WHAT YOU WILL DO
Reproduce each line exactly.

***** DATASET EXTRACT *****

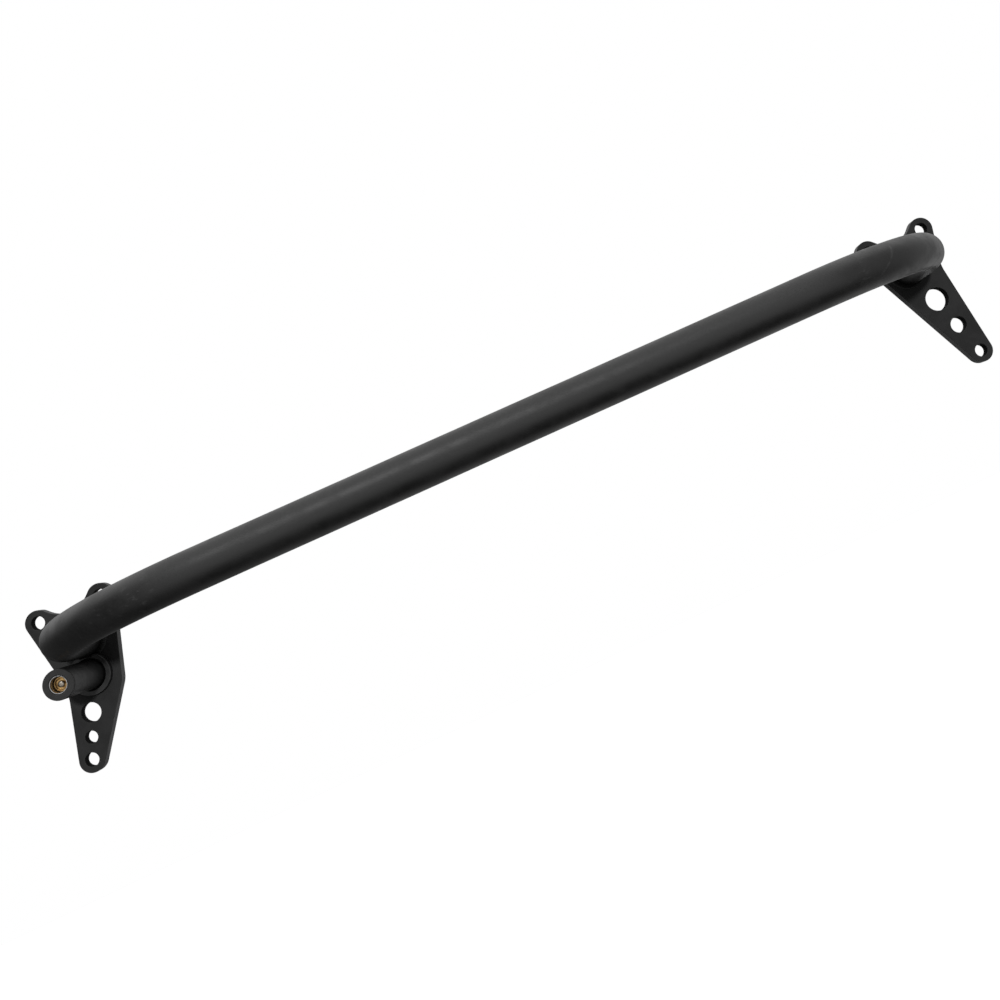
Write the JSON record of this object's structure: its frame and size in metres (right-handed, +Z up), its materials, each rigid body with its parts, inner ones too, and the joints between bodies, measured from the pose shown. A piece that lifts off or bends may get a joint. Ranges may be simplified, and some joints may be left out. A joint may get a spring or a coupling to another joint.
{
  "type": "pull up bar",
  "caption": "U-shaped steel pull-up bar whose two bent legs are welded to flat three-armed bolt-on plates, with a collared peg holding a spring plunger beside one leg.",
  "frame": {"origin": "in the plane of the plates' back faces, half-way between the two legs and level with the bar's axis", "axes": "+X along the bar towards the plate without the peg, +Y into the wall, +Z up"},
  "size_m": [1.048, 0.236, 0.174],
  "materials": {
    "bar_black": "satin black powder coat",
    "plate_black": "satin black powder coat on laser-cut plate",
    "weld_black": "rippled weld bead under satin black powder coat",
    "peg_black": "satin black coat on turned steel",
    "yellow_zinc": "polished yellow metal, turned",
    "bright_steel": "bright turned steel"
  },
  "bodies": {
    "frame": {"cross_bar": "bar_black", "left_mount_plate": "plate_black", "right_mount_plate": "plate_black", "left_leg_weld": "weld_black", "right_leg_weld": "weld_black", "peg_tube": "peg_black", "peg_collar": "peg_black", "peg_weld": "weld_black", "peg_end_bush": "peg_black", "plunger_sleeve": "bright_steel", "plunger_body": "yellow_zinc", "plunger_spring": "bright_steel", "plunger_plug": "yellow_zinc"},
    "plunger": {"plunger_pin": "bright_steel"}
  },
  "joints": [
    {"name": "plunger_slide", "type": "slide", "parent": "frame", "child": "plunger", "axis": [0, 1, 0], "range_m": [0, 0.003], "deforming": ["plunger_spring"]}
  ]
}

*****

WRITTEN RESPONSE
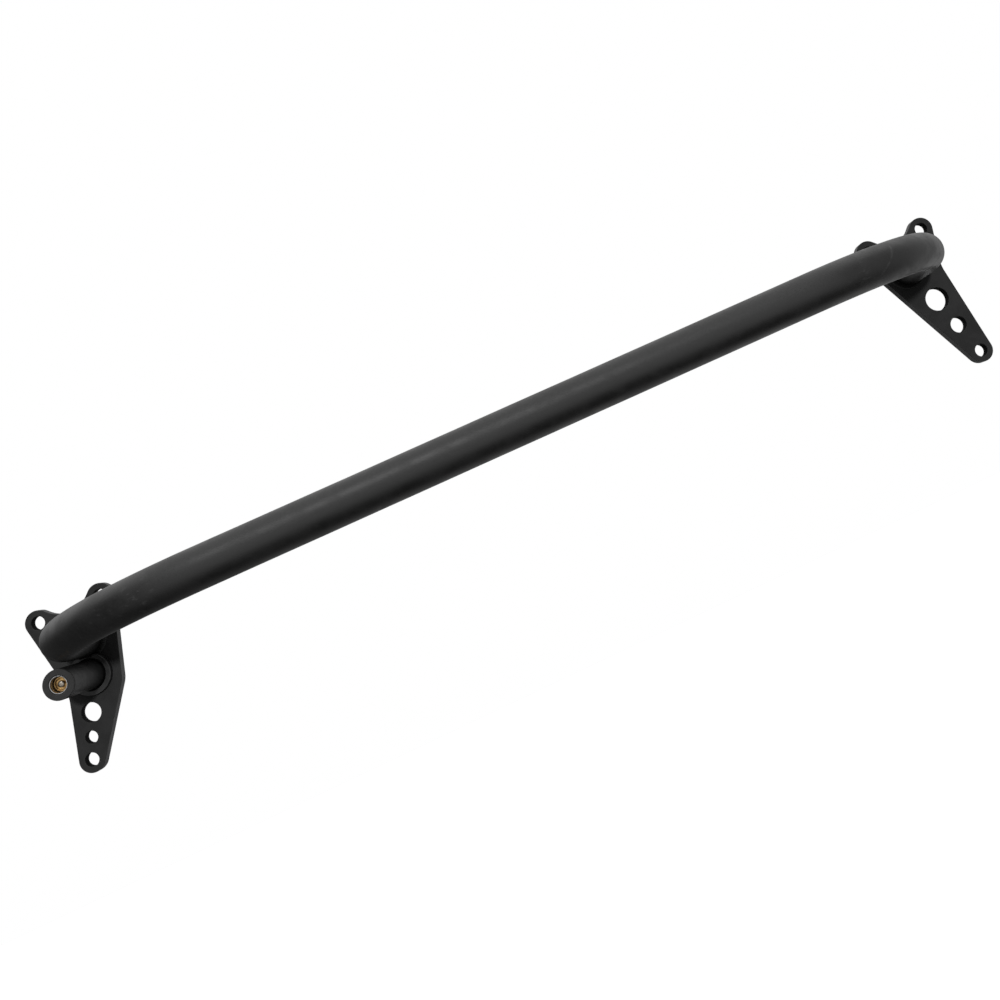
Write the JSON record of this object's structure: its frame and size in metres (right-handed, +Z up), its materials, each rigid body with its parts, inner ones too, and the joints between bodies, measured from the pose shown. A piece that lifts off or bends may get a joint. Ranges may be simplified, and some joints may be left out. A joint may get a spring or a coupling to another joint.
{
  "type": "pull up bar",
  "caption": "U-shaped steel pull-up bar whose two bent legs are welded to flat three-armed bolt-on plates, with a collared peg holding a spring plunger beside one leg.",
  "frame": {"origin": "in the plane of the plates' back faces, half-way between the two legs and level with the bar's axis", "axes": "+X along the bar towards the plate without the peg, +Y into the wall, +Z up"},
  "size_m": [1.048, 0.236, 0.174],
  "materials": {
    "bar_black": "satin black powder coat",
    "plate_black": "satin black powder coat on laser-cut plate",
    "weld_black": "rippled weld bead under satin black powder coat",
    "peg_black": "satin black coat on turned steel",
    "yellow_zinc": "polished yellow metal, turned",
    "bright_steel": "bright turned steel"
  },
  "bodies": {
    "frame": {"cross_bar": "bar_black", "left_mount_plate": "plate_black", "right_mount_plate": "plate_black", "left_leg_weld": "weld_black", "right_leg_weld": "weld_black", "peg_tube": "peg_black", "peg_collar": "peg_black", "peg_weld": "weld_black", "peg_end_bush": "peg_black", "plunger_sleeve": "bright_steel", "plunger_body": "yellow_zinc", "plunger_spring": "bright_steel", "plunger_plug": "yellow_zinc"},
    "plunger": {"plunger_pin": "bright_steel"}
  },
  "joints": [
    {"name": "plunger_slide", "type": "slide", "parent": "frame", "child": "plunger", "axis": [0, 1, 0], "range_m": [0, 0.003], "deforming": ["plunger_spring"]}
  ]
}